Presumably it is the work of the alchemist to traverse these three worlds of chemistry, mathematics and theology conveying illuminated insight back and forth between the his oratory and the vessels on his furnace in some sort of divine feedback loop. (Note to self – could there be any plausible links between the fire of divine love as in Richard Rolle and the fire(s) of alchemy?)
Outside the world of 17th century alchemists I realise that this is something my currently putative experiments in sound and augmented reality are attempting: to use sound as a vehicle for insight between the physical world and something less tangible – not quite the divine world, but certainly a world beyond the individual; a world of ideas and shared experience.
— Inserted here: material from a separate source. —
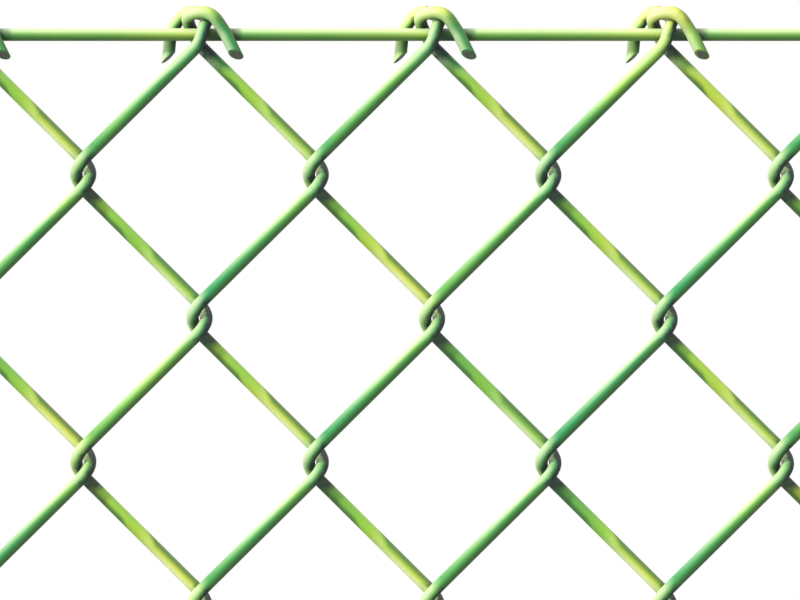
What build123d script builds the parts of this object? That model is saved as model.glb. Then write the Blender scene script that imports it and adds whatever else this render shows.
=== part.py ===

With regard to the power of music to precipitate insight I was reminded on this quote from Anthony Storr’s Music and the Mind:
(Music) permits the same kind of scanning, sorting, and rearrangement of mental contents which takes place in reverie or sleep. There are many other ways of achieving this, from going for a solitary walk in the country to practising transcendental meditation.
On the topic of alchemy and music: Forshaw cites some nice examples of alchemical song, including one of my favourites: the Antiphon En pulcher lapis noster, a chant in the Phrygian mode from around 1400, which you can view here courtesy of the Beinecke Rare Book and Manuscript Library.
Dear Phil, what a pleasure to chance across your site. Good to find someone interested in Khunrath, Franckenberg and co. in relation to music. Most interesting, though, I confess, is the page from the magnum opus about the goblin! (I used to be a caver, so can easily empathise). All best wishes, Peter
Dear Peter,
Many thanks for your kind comment and indulging my ramblings! I am rather enamoured of connections between music, alchemy, magic and mysticism and tend to read everything I can find on the subject.
Regarding the alchemist at his oratory – a similar image came to mind last week when reading of Haydn’s daily prayers and his feelings that he must have somehow erred in his pious duties if he found it difficult to compose music that day!
Best,
Phil
Thanks for the Haydn reference. Have you ever played any of Michael Maier’s alchemical fugues from Atalanta fugiens? I’m always interested in hearing recordings/ attending performances. Please do keep me posted.